What is being asked — Repeat every line, exactly, from the very first through the one where "flap_up = lip * lip_rise" appears. Add nothing else.

Collected data —
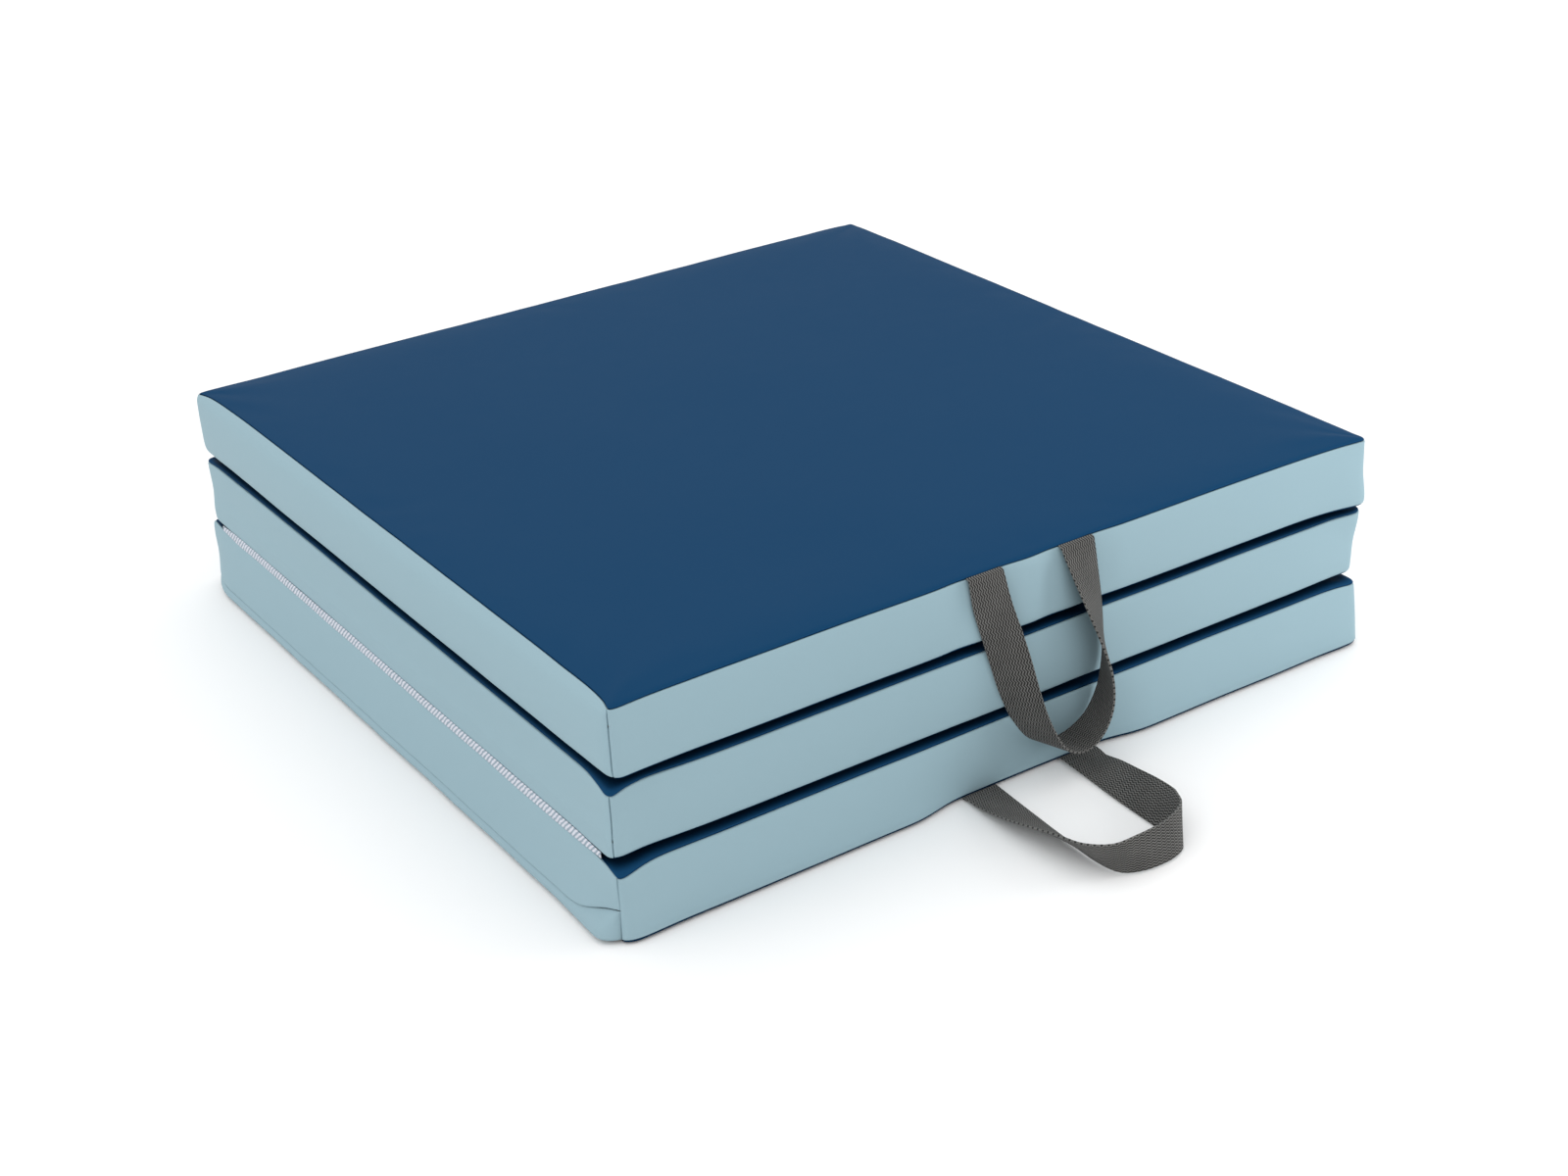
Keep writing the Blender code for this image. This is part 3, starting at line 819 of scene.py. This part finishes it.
def flap_moves(cover):
    """How the lowest panel's zip wall hangs out: a flap over the zip, and a slack roll of cloth under it."""
    rings = len(cover.rows) * ROUND
    y, z = cover.points[:rings].reshape(-1, ROUND, 3)[:, :, 1:].transpose(2, 0, 1)
    from_front = np.maximum(y - y[:, :1], 0)
    from_back = np.maximum(y[:, 3 * SIDE : 3 * SIDE + 1] - y, 0)
    wave = np.array([[lip_wave(place) for place in row] for row in y])
    slit = cover.zip_line()[None, :]
    level = 1 - np.clip((slit - cover.zip_up) / ZIP_CLIMB, 0, 1)
    back = rounded(from_back, FLAP_ENDS[1])
    ends = rounded(from_front, FLAP_ENDS[0]) * back
    lip_rise = ends * level * (wave * LIP_WAVE_UP - FLAP_HANG)

    lip = np.clip(1 - (z - slit) / LIP_REACH, 0, 1)
    share = np.clip(z / THICK, 0, 1)
    flap_out = ends * (FLAP_OUT * (1 - share) ** 1.1 + wave * LIP_WAVE_OUT * lip)
    flap_up = lip * lip_rise

    over_out, over_up = LIP_OVER
    flap_lip = ends * (FLAP_OUT * (1 - slit / THICK) ** 1.1 + wave * LIP_WAVE_OUT)
    up = np.clip(z / slit, 0, 1)
    under = np.sqrt(np.clip((z - ROLL_FOOT[0]) / ROLL_FOOT[1], 0, 1))
    slack = ROLL_OUT + (1 - level) * ROLL_CORNER + wave * ROLL_WAVE * level
    corner = rounded(from_front, ROLL_END, 0.5) * back
    roll_out = under * (np.maximum(flap_lip - over_out, 0) * up**3 + corner * slack * (1 - up**3))
    roll_up = z * (lip_rise + over_up) / slit * up

    moves = {part: np.zeros((len(cover.points), 3)) for part in FLATTENED}
    for part, out, rise in zip(FLATTENED, (flap_out, roll_out), (flap_up, roll_up)):
        moves[part][:rings, 0], moves[part][:rings, 2] = -out.ravel(), rise.ravel()
    return moves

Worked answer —
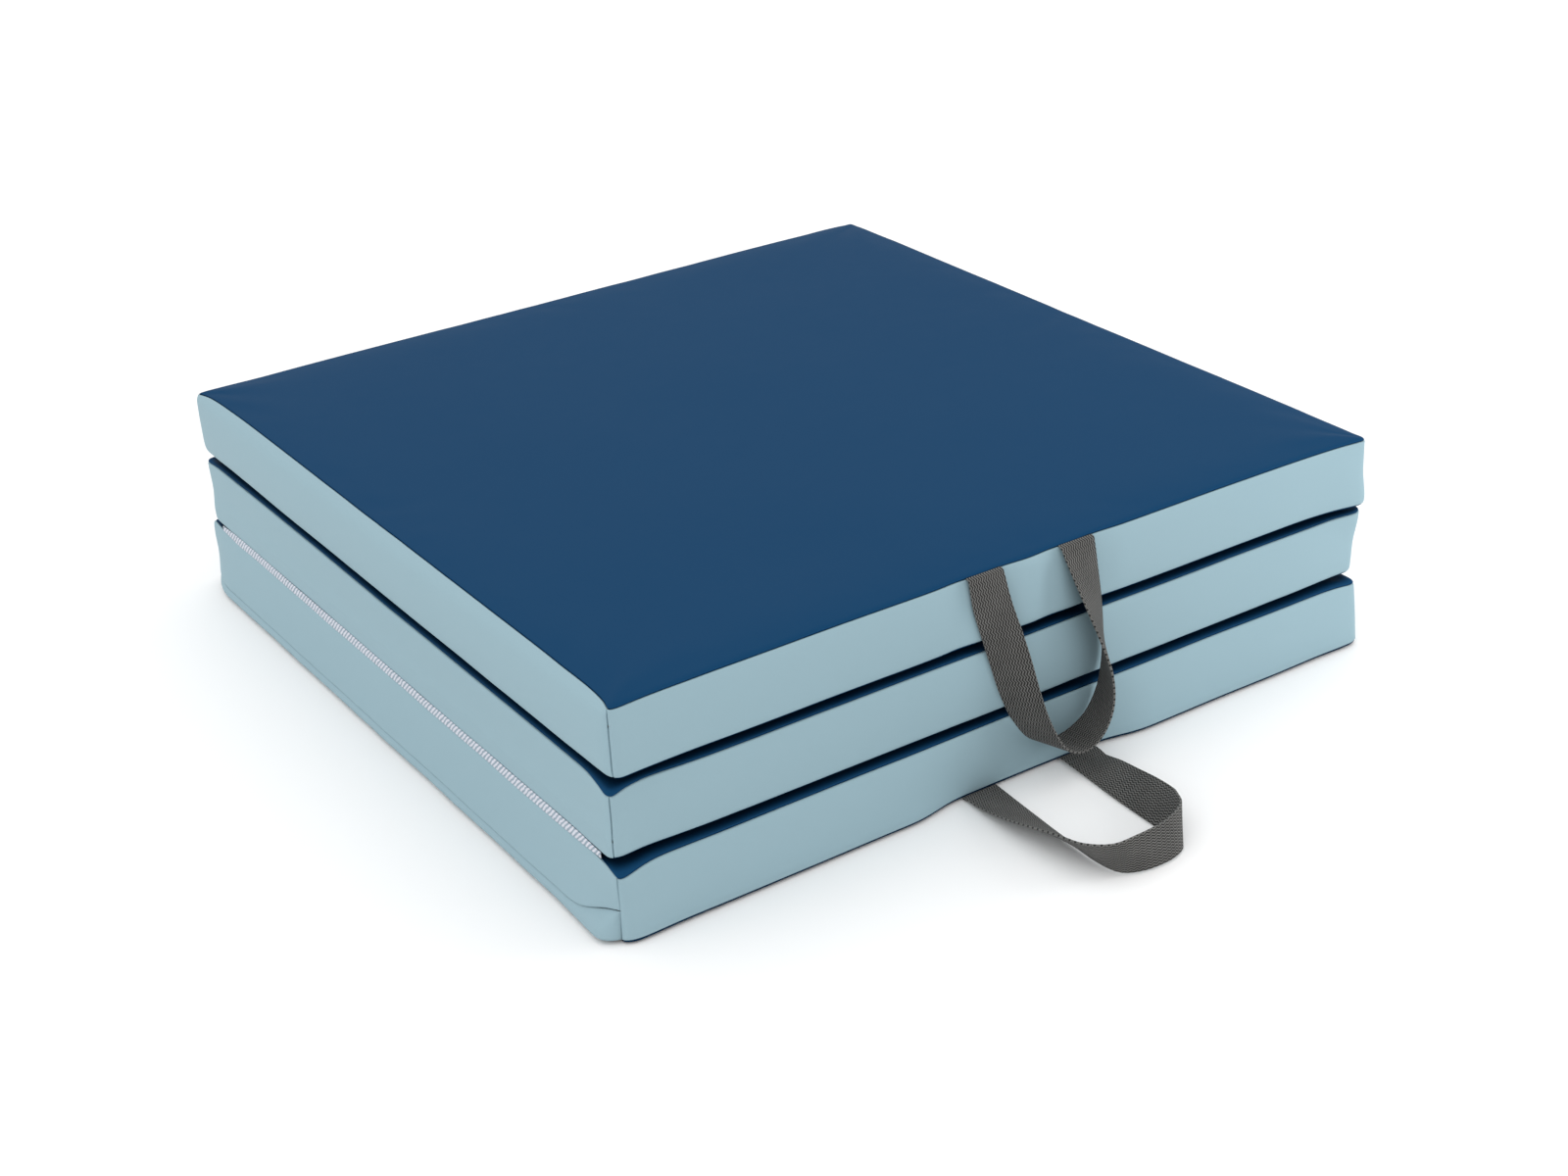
Keep writing the Blender code for this image. This is part 3, starting at line 819 of scene.py. This part finishes it.
def flap_moves(cover):
    """How the lowest panel's zip wall hangs out: a flap over the zip, and a slack roll of cloth under it."""
    rings = len(cover.rows) * ROUND
    y, z = cover.points[:rings].reshape(-1, ROUND, 3)[:, :, 1:].transpose(2, 0, 1)
    from_front = np.maximum(y - y[:, :1], 0)
    from_back = np.maximum(y[:, 3 * SIDE : 3 * SIDE + 1] - y, 0)
    wave = np.array([[lip_wave(place) for place in row] for row in y])
    slit = cover.zip_line()[None, :]
    level = 1 - np.clip((slit - cover.zip_up) / ZIP_CLIMB, 0, 1)
    back = rounded(from_back, FLAP_ENDS[1])
    ends = rounded(from_front, FLAP_ENDS[0]) * back
    lip_rise = ends * level * (wave * LIP_WAVE_UP - FLAP_HANG)

    lip = np.clip(1 - (z - slit) / LIP_REACH, 0, 1)
    share = np.clip(z / THICK, 0, 1)
    flap_out = ends * (FLAP_OUT * (1 - share) ** 1.1 + wave * LIP_WAVE_OUT * lip)
    flap_up = lip * lip_rise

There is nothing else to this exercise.